Plenty of public school grads go to T10 colleges, don’t fit in or struggle, and move onto middle management type careers because they never were given the tools to succeed from public. Studying for 16 APs and trying to ace standardized tests doesn’t give you direction or real skills in life.


Plenty also do well. This is like a caricature of the differences as well as the outcomes. Sounds like a huge cope, per OP’s question.

There is plenty to not like about public schools but this take is absurd.



Not really. Most non-magnet public school students at top colleges struggle and don’t have good outcomes afterwards.


That’s an idiotic statement, with zero factual basis.

Kids who graduate Langley or Whitman or Palo Alto High school or any number of high performing public schools located in wealthy areas do just fine at top colleges and many have great outcomes.
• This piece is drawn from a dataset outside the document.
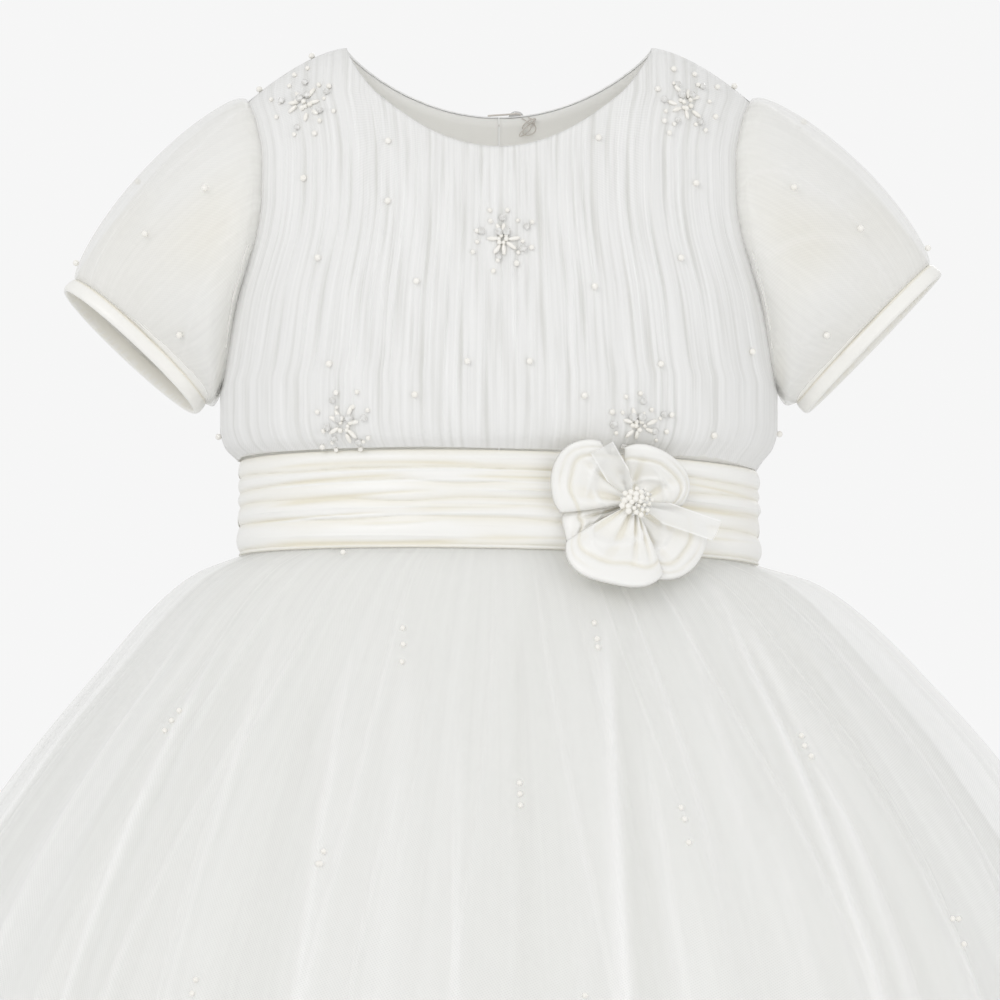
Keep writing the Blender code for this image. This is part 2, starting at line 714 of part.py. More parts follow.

Alright, but what about the average public school kid who makes it to a top college? Are they having great outcomes? They are not.


They do not get in. No average kid gets into a top college.



If you went to a top college, you would understand the struggles of public high school students there and after graduation.


Who in the hell knows what kind of high school people went to after college graduation?

Someone else was right. 14 year olds on this thread with too much free time right now.